▸ The request:
Copy out exactly every line from the line containing "Reconstruct the object" until the records below end, inclusive of both boundary lines.

▸ Excerpt from a dataset:
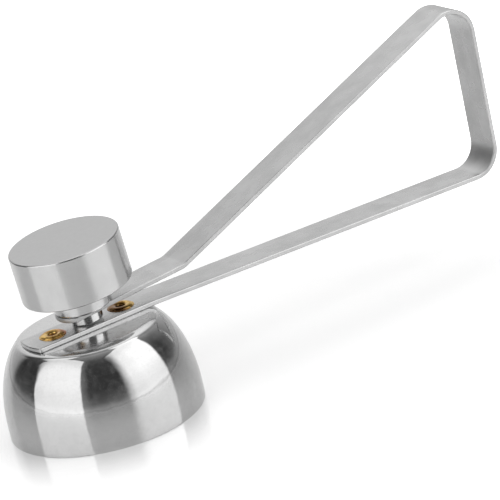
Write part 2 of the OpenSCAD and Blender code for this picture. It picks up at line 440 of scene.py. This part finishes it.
def make_rivets():
    under, top = CUP_H - WALL, STRIP_TOP
    hollow, shank = HOLLOW_D / 2, RIVET_D / 2
    floor, floor_z = hollow * FLOOR_SHARE, top - HOLLOW_L
    outline = [(0, floor_z), (floor, floor_z)]
    outline += arc((floor, floor_z + HOLLOW_ROUND), (hollow - floor, HOLLOW_ROUND), -90, 0, steps=4)[1:]
    outline += arc((CREST_R, top), (CREST_R - hollow, ROLL_H), 180, 14, steps=18)
    outline += arc((LIP_R, top), (ROLL_D / 2 - LIP_R, LIP_H), 95, 0, steps=8)
    outline += [(shank, top), (shank, under)]
    outline += arc((0, under), (HEAD_D / 2, HEAD_H), 0, -90, steps=14)
    rivet = turn_on_lathe("outer_hollow_rivet", outline, turns=72)
    slide(rivet, RIVETS_X[0])
    smooth(rivet, 50)
    take(rivet)
    bpy.ops.object.duplicate()
    twin = bpy.context.active_object
    twin.name = twin.data.name = "inner_hollow_rivet"
    slide(twin, RIVET_PITCH)
    return rivet, twin


cup = make_cup()
spring_strip = make_spring_strip()
striking_arm = make_striking_arm()
knob = make_knob()
striker = make_striker()
outer_rivet, inner_rivet = make_rivets()


# ---------------------------------------------------------------------------
# Shader maths, written as sums
# ---------------------------------------------------------------------------
class Wire:
    """The output socket of a node, for use in plain sums."""

    def __init__(self, finish, socket):
        self.finish, self.socket = finish, socket

    def __add__(self, other):
        return self.finish.maths("ADD", self, other)

    __radd__ = __add__

    def __sub__(self, other):
        return self.finish.maths("SUBTRACT", self, other)

    def __rsub__(self, other):
        return self.finish.maths("SUBTRACT", other, self)

    def __mul__(self, other):
        return self.finish.maths("MULTIPLY", self, other)

    __rmul__ = __mul__

    def __pow__(self, other):
        return self.finish.maths("POWER", self, other)

    def __rpow__(self, other):
        return self.finish.maths("POWER", other, self)


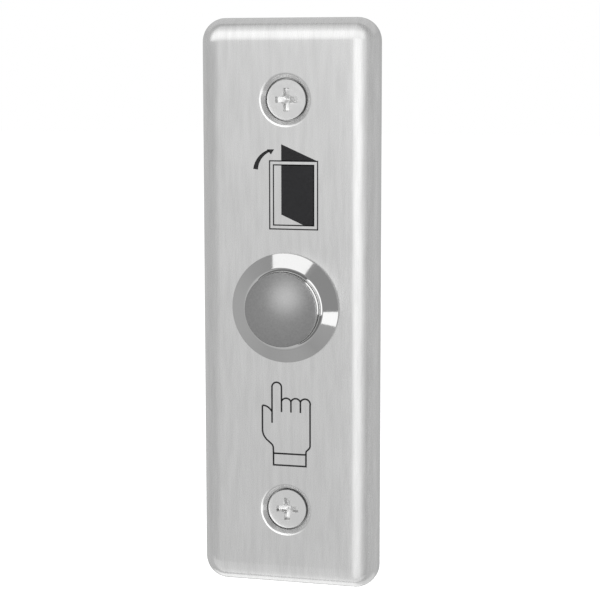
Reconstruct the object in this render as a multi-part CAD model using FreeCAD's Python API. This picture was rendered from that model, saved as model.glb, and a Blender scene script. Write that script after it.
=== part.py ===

▸ Result:
Reconstruct the object in this render as a multi-part CAD model using FreeCAD's Python API. This picture was rendered from that model, saved as model.glb, and a Blender scene script. Write that script after it.
=== part.py ===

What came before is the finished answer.